Well, I see your point, but "xp for killing" is even worse at that. And a lot depends on your definition of "roleplaying," as well.

I think it's a reasonable rule, overall, provided that ultimately what's awarded is the achievement of character goals. While this rule isn't perfect, it's a step closer than mere "xp for killing."

It also has the advantage of letting GMs set up more interesting scenarios, and then letting players reap the advantage of smart tactics. However, it doesn't play well at *all* with railroad-plots and games with little player agency.

Something like Burning Wheel's advancement for following your Beliefs/playing your Traits/letting your Instincts get you into trouble is even closer from a "pure roleplay" standpoint, but for a more traditional game I'd still take gp for xp over "xp for killing" any day.

Coidzor
2012-02-16, 09:04 PM
I hate the concept of level drain as well as the concept of considering it a good idea to kludge together discrete concepts so that they're actively competing for the same resources/player attention.

It's why in D20, especially D&D 3.X, I cannot stand when designers try to sell purely roleplay feats as being a valid concept, rather than something handled purely by the group through roleplay, and worth the same cost as purely mechanical feats.

So this sort of idea is something that I can only really feel disgust towards the people who came up with it for coming up with it in the first place. Along with shame and revulsion for these people being the pioneers of a hobby that I love.

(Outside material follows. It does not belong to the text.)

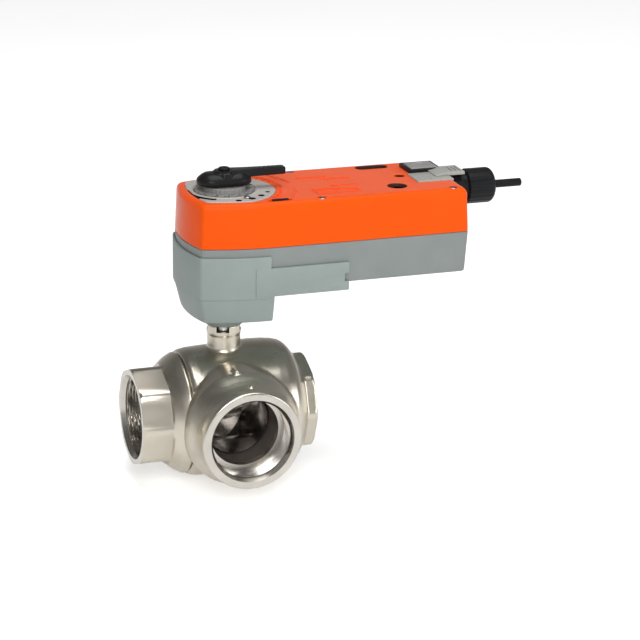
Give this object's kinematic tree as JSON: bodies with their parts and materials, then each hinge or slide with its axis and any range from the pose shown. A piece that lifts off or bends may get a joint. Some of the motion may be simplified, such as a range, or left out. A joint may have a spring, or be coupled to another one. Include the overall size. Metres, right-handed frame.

Reminders of the bad old days tend to do that to me, especially when they advocate things that increase the power of the DM to be an ass and have a "legitimate" excuse. Or otherwise sanction, shore up, or defend the idea that the person running the game has leave to act as a tyrannical little powertripping despot or, worse, that such is desirable.

Crow
2012-02-16, 09:21 PM
Dude relax. Remember this was from back in the days when you didn't need gold to buy (or could if you wanted to) magic gear, and 'wealth by level' didn't exist or have much bearing on balance anyways.

If you didn't spend it on 'living it up', opening orphanages, or hiring sword masters and master magicians to train you, you ended up with huge piles of treasure, and not much to spend it on.

Totally Guy
2012-02-17, 03:17 AM
That's pretty cool. Spending money on stuff that you and your character cares about can say a lot about who your character is and what your priorities are as a player.

Tying it straight to advancement means that the optimal path has roleplaying in the above form on it.

Lapak
2012-02-17, 09:20 AM
That's pretty cool. Spending money on stuff that you and your character cares about can say a lot about who your character is and what your priorities are as a player.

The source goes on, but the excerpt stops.